La taille en transparence est une taille « ample », respectueuse de la forme et de la dimension. Les tabliers bas des arbres et arbustes sont conservés pour laisser des fleurs « surgir du sol », dans une illusion inattendue. En zone de sous-bois, un gros bosquet de vieux camélias au feuillage très noir, atteints de fumagine et parasités par les cochenilles, a ainsi été sauvé. Dominique Cousin, élagueur du domaine, explique qu'il s'agit d'abord de comprendre et d'observer la pousse des arbres. L'allée créée entre les camélias, ouverte sur le reste du jardin, avec des fleurs au niveau des yeux, résulte d'un choix judicieux de branches à éliminer. La lumière apportée, conjuguée à la circulation de l'air et de l'eau de pluie, a prolongé de deux mois la floraison, jusqu'au début juillet, et éliminé les problèmes sanitaires. Désormais, une taille annuelle suffit avant la reprise de croissance.

> Planter petit pour un meilleur enracinement. Si la taille est importante, la plantation l'est tout autant.
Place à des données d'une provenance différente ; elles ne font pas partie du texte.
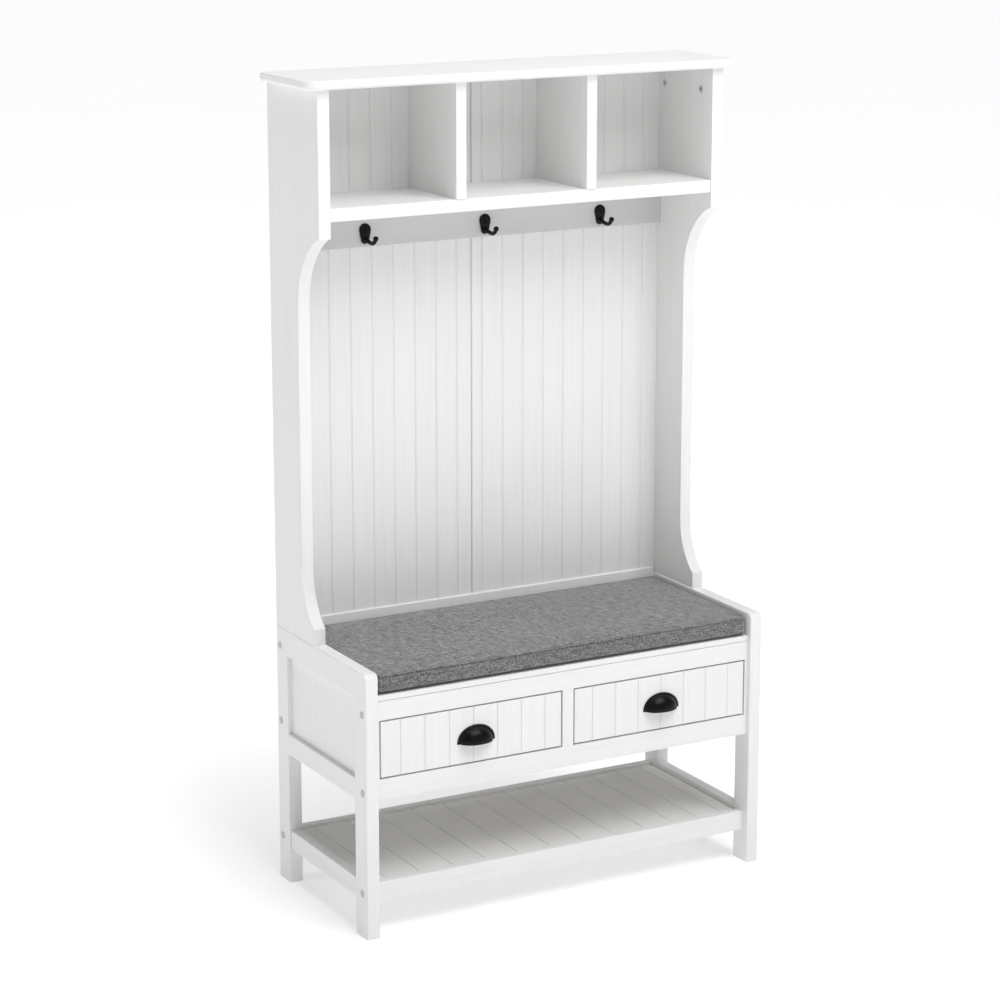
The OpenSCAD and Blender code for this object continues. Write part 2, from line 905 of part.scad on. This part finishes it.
drawer_side_inner("right");  // right_drawer_side_inner
drawer_back("right");  // right_drawer_back
drawer_bottom("right");  // right_drawer_bottom
drawer_pull("right");  // right_drawer_pull
drawer_screws("right");  // right_drawer_screws
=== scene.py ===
"""Hall tree with hooks: materials, the stuffed cushion and the black fittings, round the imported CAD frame."""

import json
import math

import bmesh
import bpy
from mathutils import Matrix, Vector
from mathutils.bvhtree import BVHTree


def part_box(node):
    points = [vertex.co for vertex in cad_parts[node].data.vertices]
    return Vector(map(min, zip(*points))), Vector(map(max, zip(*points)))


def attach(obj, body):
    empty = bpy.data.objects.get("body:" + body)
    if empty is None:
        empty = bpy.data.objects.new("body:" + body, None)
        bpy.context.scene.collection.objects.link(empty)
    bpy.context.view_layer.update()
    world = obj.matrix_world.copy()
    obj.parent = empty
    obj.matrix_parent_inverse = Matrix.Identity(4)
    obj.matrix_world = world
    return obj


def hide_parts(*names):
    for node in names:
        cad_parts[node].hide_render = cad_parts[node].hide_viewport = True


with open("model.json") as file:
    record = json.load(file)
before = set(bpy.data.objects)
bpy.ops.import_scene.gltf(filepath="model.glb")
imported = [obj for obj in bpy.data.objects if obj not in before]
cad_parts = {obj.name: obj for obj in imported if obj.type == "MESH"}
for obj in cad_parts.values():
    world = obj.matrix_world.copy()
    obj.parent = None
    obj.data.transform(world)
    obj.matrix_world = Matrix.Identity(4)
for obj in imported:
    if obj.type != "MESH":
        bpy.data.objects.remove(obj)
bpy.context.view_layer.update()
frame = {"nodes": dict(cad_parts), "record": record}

MM = 0.001

# ---- Camera, floor and light ----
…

Les arbres sont plantés le plus petit possible pour éviter les problèmes d'enracinement, souvent liés à la culture en containers. Ils reprennent tout de suite. Le collet bien dégagé, toujours sur talus, au milieu de la végétation, ils poussent plus vite et sont préservés des chevreuils et des lapins. Le bois d'érables a ainsi été planté dans un sous-bois de frênes, avec la protection naturelle des ronces et le fond persistant des Cryptomeria pour la mise en valeur des feuillages colorés. Les frênes pompent l'humidité excédentaire néfaste aux érables dont les jeunes feuilles peuvent s'épanouir à l'aise au printemps. C'est un des nombreux exemples de coopération végétale expliqué aux amateurs lors des visites guidées. Mais le Vasterival reçoit aussi de plus en plus de professionnels pour des formations à la taille...

Isabelle Cordier

(*) Ouvert au public une heure par jour, le matin en semaine pendant les vacances scolaires pour des visites guidées, et pour des journées thématiques (vente de plantes, de miel et de livres, etc.). Sur rendez-vous à d'autres périodes et pour des évènements privatifs.

Les plantations sont très denses, elles sont menées selon le principe « les unes dans les autres ». Ici, les lys sont installés avec les hortensias et se naturalisent depuis 10 ans.

La perspective principale du Vasterival.

Au centre de l'allée principale, le massif de Gunnera.

Nettoyage en bordure d'un massif dans l'allée principale. La terre sera ensuite recouverte de mulch.

Hydrangea macrophylla 'Blaumeise' dont un pied produit des fleurs roses. Ce qui est la conséquence de la chute d'un arbre à l'arrière du massif, qui a rendu le sol plus sec et changé son acidité.